Faculty Profile


Have you ever wondered what happened to your former professors? What do mathematicians do when they retire? If you're like Emeritus Professor Casper Goffman, you ease gradually into retirement and never stop doing mathematics.

Goffman came to Purdue in 1957. His research centered on classical real analysis and its extension to higher dimensions. In his work, he often confronted and analyzed the highly irregular functions which now play a central role in the study of chaotic dynamical systems. During his career he directed 23 doctoral students. He took sabbaticals at Princeton and London and lectured extensively throughout the United States and abroad, including lecture series in Italy, Taiwan, and the Peoples Republic of China. When he retired in 1978, a conference was held at Purdue in honor of his 65th birthday.
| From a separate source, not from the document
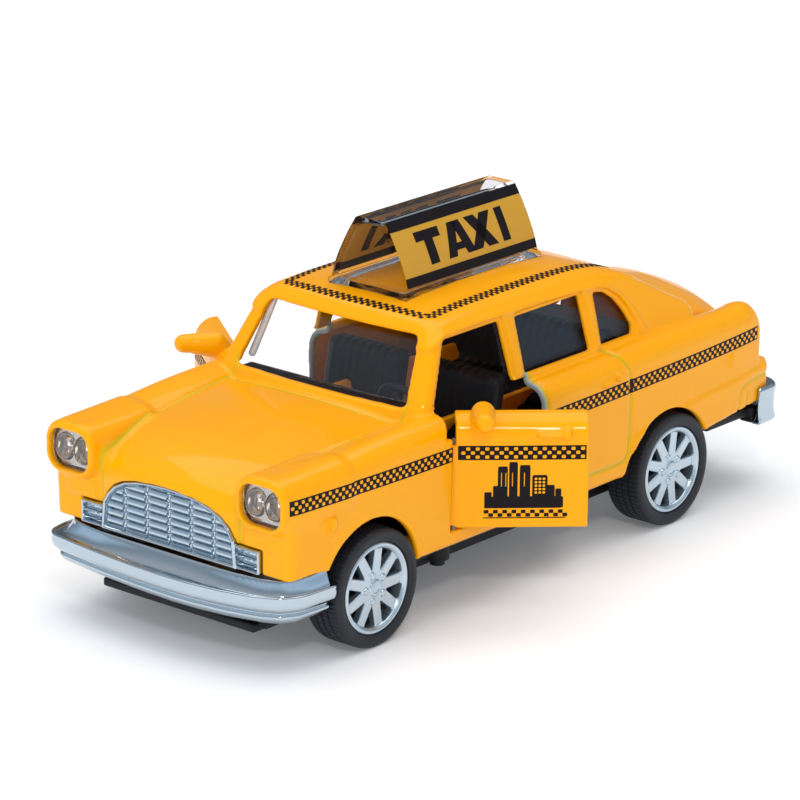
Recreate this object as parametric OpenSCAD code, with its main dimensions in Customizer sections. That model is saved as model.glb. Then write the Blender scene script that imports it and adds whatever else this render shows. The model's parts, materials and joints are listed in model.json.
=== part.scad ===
// Toy taxi: a die-cast saloon car with two opening doors and a flywheel friction motor.
// Millimetres. +X points to the nose, +Y to the car's left, +Z up.
// The origin lies on the ground, midway between the axles.

/* [Running gear] */
// Distance between the axles
wheelbase = 72.5; // [72:0.5:73]
// Outside radius of a tyre
tyre_r = 9.25; // [9.2:0.05:9.3]
// Width of a tyre
tyre_w = 7; // [6.5:0.5:7]
// Distance of a tyre's outer face from the middle plane
tyre_y = 24.3; // [24.2:0.1:24.4]
// Radius of a rim where the tyre sits on it
rim_r = 7.2; // [7.1:0.1:7.3]
// Radius of an axle
axle_r = 1; // [0.9:0.1:1]

/* [Body] */
// Thickness of the cast body and of the door skins
skin_t = 1.2; // [1:0.1:1.3]
// Radius of a front wheel arch
arch_front_r = 10.7; // [10.5:0.1:11]
// Radius of a rear wheel arch
arch_rear_r = 11.4; // [11.2:0.1:11.5]

/* [Doors] */
// Opening angle of the left door
left_open = 47; // [0:0.5:58]
// Opening angle of the right door
right_open = 53; // [0:0.5:58]
// Front edge of a closed door
door_front = 17.8; // [17.7:0.1:17.9]
// Rear edge of a closed door
door_rear = -2.3; // [-2.4:0.1:-2.2]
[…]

Although officially retired, Goffman has remained professionally active during the past 18 years. He taught part time in Purdue's mathematics department for six years and held post retirement visiting faculty appointments at the University of California, Santa Barbara; the University of California, San Diego; and the University of Virginia. He also published three research books, and his work was the subject of a session of a 1982 AMS meeting.

Goffman's most recent publications include a note on total derivatives and partial derivatives and another entitled, "Porosity and Fourier Series," both of which appeared in Proc. AMS. Currently in process is a joint paper with Togo Nishiura, which is a simple proof of a theorem of von Neuman, Ulam, and Oxtoby. An advanced book on homeomorphisms, written with Nishiura and Daniel Waterman, has been accepted by AMS Publications.